Valentine’s Day is upon us! And at AMAROK, we believe that nothing says, “I love you” like a 7000-volt perimeter security fence around your work property. Speaking of love, while we don’t like property crime, we absolutely love property-crime stories, especially the ones that didn’t execute exactly according to plan.
So, in honor of St. Valentine—who was a victim of property theft, himself, when Roman Emperor Claudius II ripped off his head—we proudly present two of our favorite funny property-crime stories.
#1. “We’re robbing WHAT?”
Many criminals focus on specific types of property to steal. Some prefer automobile parts. Others favor raw materials, like steel or copper. And then there’s that special group that goes after the more bizarre targets —like the men who raided an adult-novelty warehouse in Las Vegas.
During their first heist, the criminals broke into the warehouse and successfully stole 30,000 condoms. Over-joyed by their success (or perhaps upset that they’d forgotten to steal anything more valuable than latex rubber), they returned the very next evening.
This time, they rammed their vehicle through the warehouse’s delivery door and then shattered the rear window of their own car because it was the only way to load the merchandise.

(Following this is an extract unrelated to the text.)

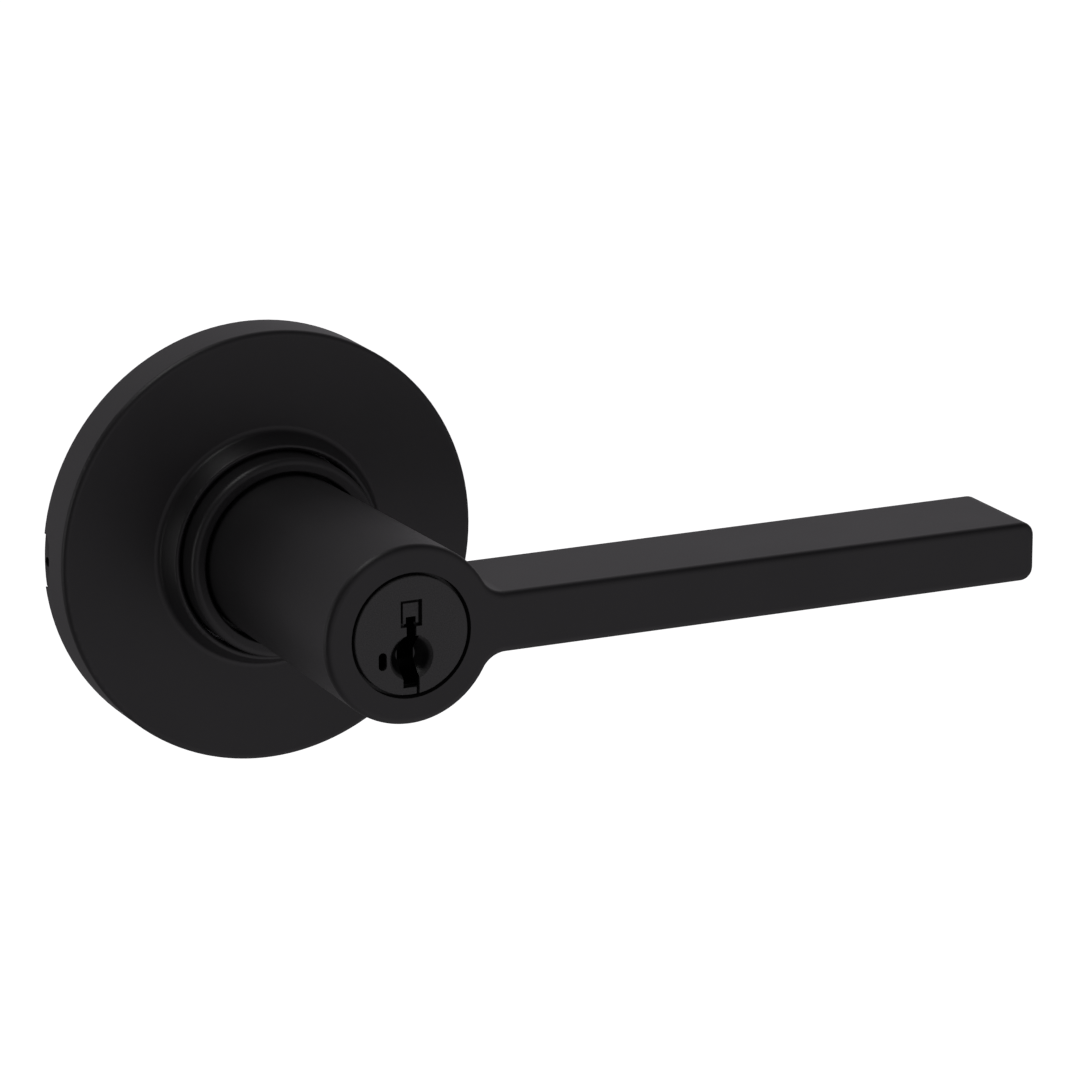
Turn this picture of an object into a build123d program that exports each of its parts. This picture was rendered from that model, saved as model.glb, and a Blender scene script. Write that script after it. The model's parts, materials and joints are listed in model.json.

The thieves made off with a surplus of adult novelty products worth $15,000—minus the cost of repairing the getaway car.
Here’s the punchline: the company had already scheduled a PR event the following week to give away thousands of condoms for free to the public.
“They could have just waited and asked for them like everyone else, instead of ruining the paintwork on a perfectly good SUV," said one commenter.
“Just grabbing a few items for me and the missus.” (Photo Source - CNBC)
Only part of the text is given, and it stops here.